Di sisi lain hukum sebagai sarana pemulihan hak-hak yang terlanggar, dalam hal ini berkait dengan peraturan perundang-undangan yang mengatur mengenai sistem kompensasi atau ganti rugi serta pemulihan lingkungan. Untuk mengembangkan sistem penyelesaian sengketa lingkungan menurut Sunoto ada beberapa aspek khusus yaitu: karekteristik kasus, kelembagaan, hukum,pemberdayaan masyarakat, dukungan publik dan kemauan politik.

Penyelesaian sengketa lingkungan, dalam hal ini proses mediasi mengacu pada Pasal 32 UU Nomor 23 Tahun 1997, menyatakan bahwa: “dalam menyelesaian sengketa lingkungan hidup diluar pengadilan sebagaimana dimaksud pasal 31 dapat digunakan jasa pihak ketiga, baik yang tidak memiliki kewenangan mengambil keputusan maupun yang memiliki kewenangan mengambil keputusan, untuk membantu menyelesaikan sengketa lingkungan.

Untuk  melancarkan jalannya perundingan diluar pengadilan, para pihak yang berkepentingan dapat meminta jasa pihak ketiga yang netral. Hal ini dituangkan dalam penjelasan pasal 32 UU Nomor 23 Tahun 1997. Sedangkan menurut pasal 6 ayat (3) UU Nomor 30 Tahun 1999, dirumuskan “dalam hal sengketa atau beda sebagaimana dimaksud dalam ayat (2) tidak dapat diselesaikan, maka atas kesepakatan tertulis para pihak, sengketa atau beda pendapat diselesaikan melalui bantuan seorang atau lebih penasihat ahli maupun melalui seorang mediator.

Kesepakatan yang dilakukan para pihak dengan jalan mediasi diluar pengadilan seperti pada kasus pencemaran lingkungan akibat pertambangan, tentu harus didaftarkan ke pengadilan.

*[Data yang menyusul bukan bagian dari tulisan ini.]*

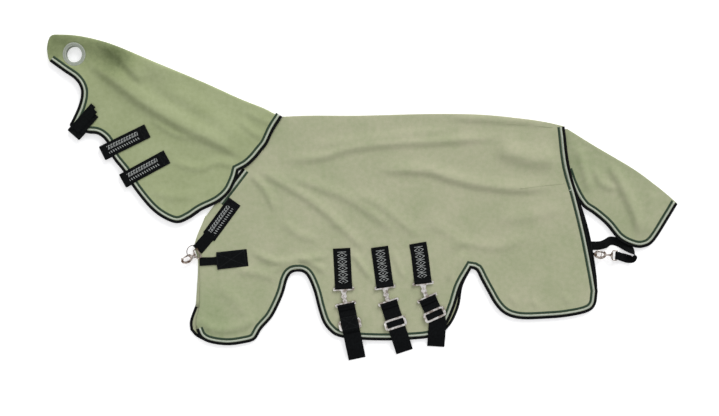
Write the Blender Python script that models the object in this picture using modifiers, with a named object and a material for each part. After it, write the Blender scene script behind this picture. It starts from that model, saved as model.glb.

Hal ini, karena kesepakatan di luar pengadilan pada pasal 23 Perma Nomor 1 Tahun 2008. Dengan demikian dalam kasus pencemaran lingkungan yang terjadi akibat pertambangan, mediasi yang tempuh atas dasar undang-undang lingkungan. Namun, hasil dari proses penyelesaikan mediasi pada sengketa lingkungan tetap tunduk pada aturan Perma Nomor 1 Tahun 2008.